In Living, we saw a dresser with a number of objects, including a Dickens mourning brooch (Mr Pickwick lived in Goswell Street) and a 1930s kitchen. The cooker, kettle and cupboards were all convincing, but we doubted the authenticity of the hot and cold chrome taps over the Belfast sink. A basin and ewer and a mangle were further reminders to be glad we live 'now' and not 'then'.
One of the many memories featured on the walls was of a man who used to be sent with a basin to buy sixpence worth of cracked eggs.

The 'Radicals' area had a bust of Lenin, who lived in Clerkenwell while writing for Iskra. The 1907 Congress of the Russian Communist Part was held in Canonbury.  The Spa Field Riots of 1816 got a mention, as did the suffragettes. I was sorry that the Museum has nothing much about the huge 1834 demonstration in support of the Tolpuddle Martyrs, but they are of course memorialised elsewhere in the borough.

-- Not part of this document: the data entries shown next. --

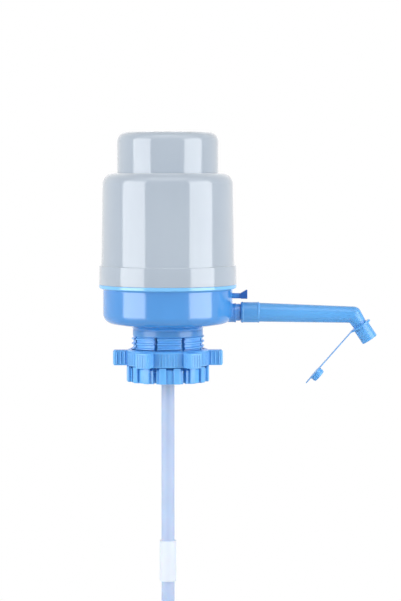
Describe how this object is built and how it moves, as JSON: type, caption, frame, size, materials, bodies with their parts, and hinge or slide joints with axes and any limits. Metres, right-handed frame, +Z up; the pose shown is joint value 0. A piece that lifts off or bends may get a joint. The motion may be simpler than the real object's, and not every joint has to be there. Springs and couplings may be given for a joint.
{
  "type": "water jug hand pump",
  "caption": "Press-to-pour pump for a wide bottle neck: sliding cap in a grey cover over a blue bowl, lobed clamp nut and slotted collet, side spout with strap plug, dip tube.",
  "frame": {"origin": "centre of the mouth seat, the underside of the neck gasket where the bottle's mouth seals", "axes": "+Z up along the pump's axis, +X along the spout, +Y to the back"},
  "size_m": [0.2722, 0.1346, 0.6587],
  "materials": {
    "grey_shell": "glossy moulded, cool light grey",
    "blue_shell": "glossy moulded, mid blue",
    "sky_plastic": "satin moulded, sky blue",
    "milky_plastic": "natural, slightly milky",
    "milky_tube": "translucent milky tube",
    "pale_rubber": "pale silicone",
    "dark_rubber": "dark rubber",
    "steel": "bright wire and screws"
  },
  "bodies": {
    "base": {"bellows": "pale_rubber", "return_spring": "steel", "bellows_ring": "blue_shell", "valve_deck": "milky_plastic", "deck_gasket": "dark_rubber", "deck_screws": "steel", "outer_cover": "grey_shell", "base_bowl": "blue_shell", "neck_gasket": "pale_rubber", "collet": "sky_plastic", "dip_tube_upper": "milky_tube", "tube_coupler": "milky_tube", "dip_tube_lower": "milky_tube", "nozzle_o_ring": "dark_rubber", "vent_spring": "steel", "vent_cage": "milky_plastic"},
    "press": {"press_cap": "grey_shell", "cap_screws": "steel", "bellows_plate": "milky_plastic"},
    "intake_valve": {"intake_valve": "dark_rubber"},
    "outlet_valve": {"outlet_valve": "dark_rubber"},
    "nut": {"clamp_nut": "sky_plastic"},
    "spout": {"spout": "sky_plastic", "spout_ring": "sky_plastic"},
    "strap_link": {"strap_link": "sky_plastic"},
    "plug": {"cap_strap": "sky_plastic", "spout_plug": "sky_plastic"},
    "vent": {"vent_stem": "blue_shell", "vent_seal": "dark_rubber"}
  },
  "joints": [
    {"name": "press_stroke", "type": "slide", "parent": "base", "child": "press", "axis": [0, 0, -1], "range_m": [0, 0.032], "stiffness_N_per_m": 150, "springref_m": -0.03, "deforming": ["bellows", "return_spring"]},
    {"name": "intake_lift", "type": "slide", "parent": "press", "child": "intake_valve", "axis": [0, 0, -1], "range_m": [0, 0.0012], "stiffness_N_per_m": 60, "springref_m": -0.001},
    {"name": "outlet_lift", "type": "slide", "parent": "base", "child": "outlet_valve", "axis": [0, 0, -1], "range_m": [0, 0.0012], "stiffness_N_per_m": 60, "springref_m": -0.001},
    {"name": "nut_travel", "type": "slide", "parent": "base", "child": "nut", "axis": [0, 0, 1], "range_m": [0, 0.0125]},
    {"name": "vent_push", "type": "slide", "parent": "base", "child": "vent", "axis": [-1, 0, 0], "range_m": [0, 0.0035], "stiffness_N_per_m": 250, "springref_m": -0.004, "deforming": ["vent_spring"]},
    {"name": "spout_swivel", "type": "hinge", "parent": "base", "child": "spout", "pos_m": [0.0714, 0, 0.0195], "axis": [1, 0, 0], "continuous": true},
    {"name": "strap_root", "type": "hinge", "parent": "spout", "child": "strap_link", "pos_m": [0.17934, 0, -0.0003], "axis": [0, -1, 0], "range_deg": [0, 29.92]},
    {"name": "strap_fold", "type": "hinge", "parent": "strap_link", "child": "plug", "pos_m": [0.16353, 0, -0.0183], "axis": [0, -1, 0], "range_deg": [0, 134.98]}
  ],
  "couplings": [
    {"joint": "strap_root", "follows": "strap_fold", "ratio": 0.22093}
  ]
}
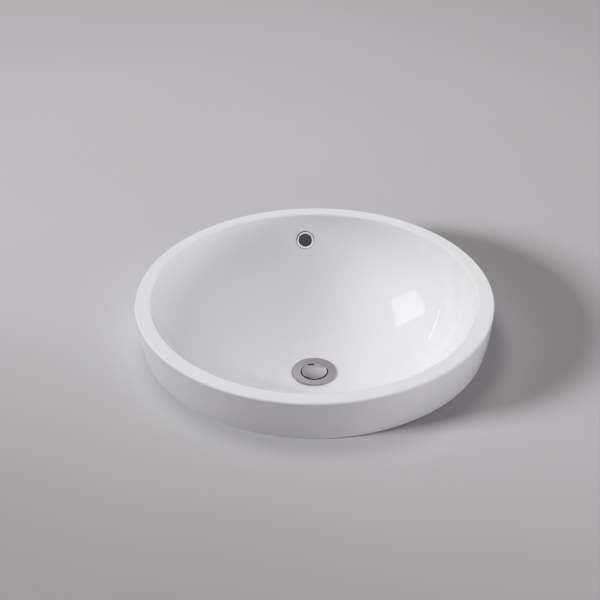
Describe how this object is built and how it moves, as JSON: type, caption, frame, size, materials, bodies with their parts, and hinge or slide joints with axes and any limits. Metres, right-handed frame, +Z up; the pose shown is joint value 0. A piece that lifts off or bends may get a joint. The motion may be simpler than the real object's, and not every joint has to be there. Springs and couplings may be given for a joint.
{
  "type": "countertop basin",
  "caption": "Round glazed drop-in basin with a raised rim, a back-wall overflow with its duct, and a press-to-open waste with a tail pipe.",
  "frame": {"origin": "on the basin's axis, in the plane of the worktop that the skirt's foot rests on", "axes": "+Z up along the basin's axis, +Y towards the overflow at the back, +X to the user's right"},
  "size_m": [0.48, 0.4798, 0.291],
  "materials": {
    "glaze": "glossy white glaze, bare and matt on the foot",
    "chrome": "polished chrome plate on brass",
    "brass": "machined",
    "steel": "drawn stainless",
    "rubber": "matt black",
    "washer_plastic": "milky",
    "acetal": "moulded"
  },
  "bodies": {
    "basin": {"basin_body": "glaze", "overflow_ring": "chrome", "waste_body": "chrome", "flange_gasket": "rubber", "lower_seal": "rubber", "friction_washer": "washer_plastic", "backnut": "brass", "tail_washer": "rubber", "tail_pipe": "chrome", "return_spring": "steel", "mechanism_housing": "brass", "gland_cap": "brass", "stem_o_ring": "rubber", "lock_washer": "steel", "mechanism_locknut": "brass"},
    "plug": {"plug_cap": "chrome", "plug_seal": "rubber", "plug_spindle": "steel", "plunger_sleeve": "acetal", "spindle_circlip": "steel"},
    "rotor": {"index_rotor": "acetal"}
  },
  "joints": [
    {"name": "plug_pop", "type": "slide", "parent": "basin", "child": "plug", "axis": [0, 0, 1], "range_m": [0, 0.009], "deforming": ["return_spring"]},
    {"name": "rotor_index", "type": "hinge", "parent": "plug", "child": "rotor", "pos_m": [0, 0, -0.11637], "axis": [0, 0, 1], "range_deg": [0, 45]}
  ],
  "couplings": [
    {"joint": "rotor_index", "follows": "plug_pop", "rad_per_m": 87}
  ]
}
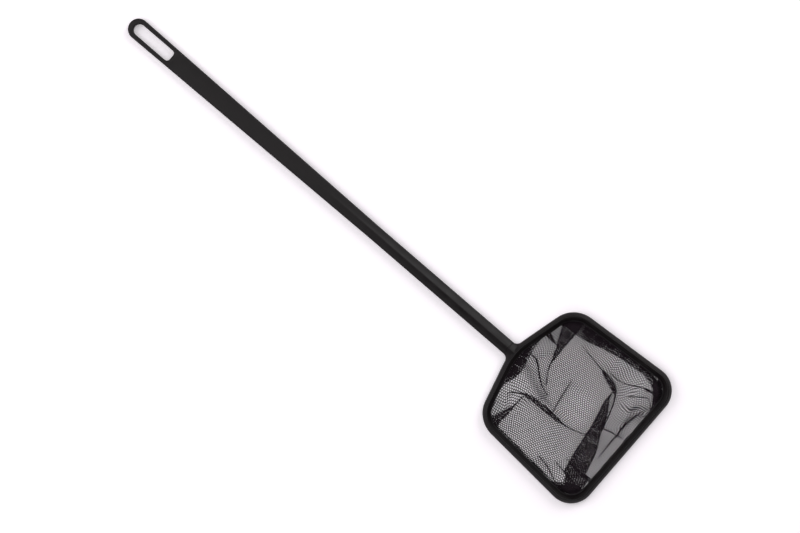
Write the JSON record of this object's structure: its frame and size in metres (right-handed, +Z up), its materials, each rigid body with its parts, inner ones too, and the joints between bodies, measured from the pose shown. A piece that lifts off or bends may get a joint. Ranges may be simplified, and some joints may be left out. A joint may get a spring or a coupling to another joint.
{
  "type": "aquarium fish net",
  "caption": "Black plastic aquarium fish net: a long tapered handle with a hanging slot, and a rounded hoop that clamps a fine knitted mesh bag.",
  "frame": {"origin": "middle of the overall length and width, on the surface that the net lies on", "axes": "+X along the handle towards the hoop, +Y across the handle, +Z up out of the net's open mouth"},
  "size_m": [0.4, 0.1012, 0.0073],
  "materials": {
    "black_plastic": "satin black moulding, slightly mottled, soft broad highlights",
    "ring_plastic": "satin black moulding, a little duller than the frame",
    "net_mesh": "soft black knitted hexagonal mesh, translucent grey over a pale surface",
    "hem_tape": "folded black binding of the same knit, matt",
    "sewing_thread": "black twisted sewing thread with a slight sheen"
  },
  "bodies": {
    "root": {"handle": "black_plastic", "hoop_frame": "black_plastic", "clamp_ring": "ring_plastic", "net_bag": "net_mesh", "hem_band": "hem_tape", "hem_stitching": "sewing_thread", "corner_tacks": "sewing_thread"}
  },
  "joints": []
}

In 'Health' we saw that the first Marie Stopes clinic in the UK was opened in Islington in 1921, and there were features on the Caribbean nurses who came to the area, as well as the famous Finsbury Health Centre and the Whittington Hospital. There was a sort of recipe book of extraordinary remedies, some of which looked much nastier than the complaints they were supposed to cure.

Linda was very taken with a table full of lapel pins and badges, claiming that her own family connection was larger.  We spotted 'save the ILEA', though not 'nuclear free Ambridge', one of my favourites

As well as a brief display about fashion in Islington, there was a sectioin about poverty and the Work Houses.  The Vestry had much to do in Islington, since boroughs like this, on the border between wealth and poverty, attract many transients.  We saw the seal which authorised a 'Pauper Funeral' paid for by the local rates, and also the menus and recipes for the Workhouse inmates, presented by a descendant of the chief cook there.

'Education' included a round up of local schools and colleges, as well as the punishment book of one of the schools. Offences for which boys were caned ranged from 'disobedience' to 'jumping on vehicles.  As with all such records, the same names appear repeatedly, demonstrating just how ineffectual corporal punishment is (except, as the old joke says, in making the administrator of the beating feel better)

I think all local museums have a section on wartime, and Islington is no exception. Starting with the Swiss born Alexander Aubert, who established a militia to deal with invading Napoleonic troops, the exhibition has the stories of First World War veterans, and material from the home front during the Second World War: gas masks, first aid kits, information posters and descriptions of life under the Blitz and the V-weapons. Islington was a tube-free area (well, north of Angel anyway) until the Victoria Line, so sheltering was in cellars and basements

Entertainers and leisure featured in several sections: the many spas enjoying the clear water of the wells around here, such as the Peerless Pool, opened in 1743 with changing rooms and other facilities for bathers. (The Peerless Pool features in several Georgette Heyer novels, as addicts will recall) The section on leisure was very entertaining (!) 

There was some film of Arsenal beating Liverpool in the Cup Final, in 1950, with King George VI watching. Seven cinemas opened in Islington in 1909 alone, and the borough's links with the movies were extended with the establishment of the Gainsborough Studios in 1924. This is where Hitchcock's The Lady Vanishes was filmed, Ivor Novello and James Mason also filmed here.  Then there were the three Music Halls, of which the most famouis was probably Collins, where Tommy Trinder was one of the regulars. His catch phrase ('you lucky people') could well apply when Champagne Charlie was on the bill. His sponsor, Moet and Chandon apparently used to let him offer champagne to all the customers.

Linda and I felt pretty lucky to have enjoyed such an interesting museum.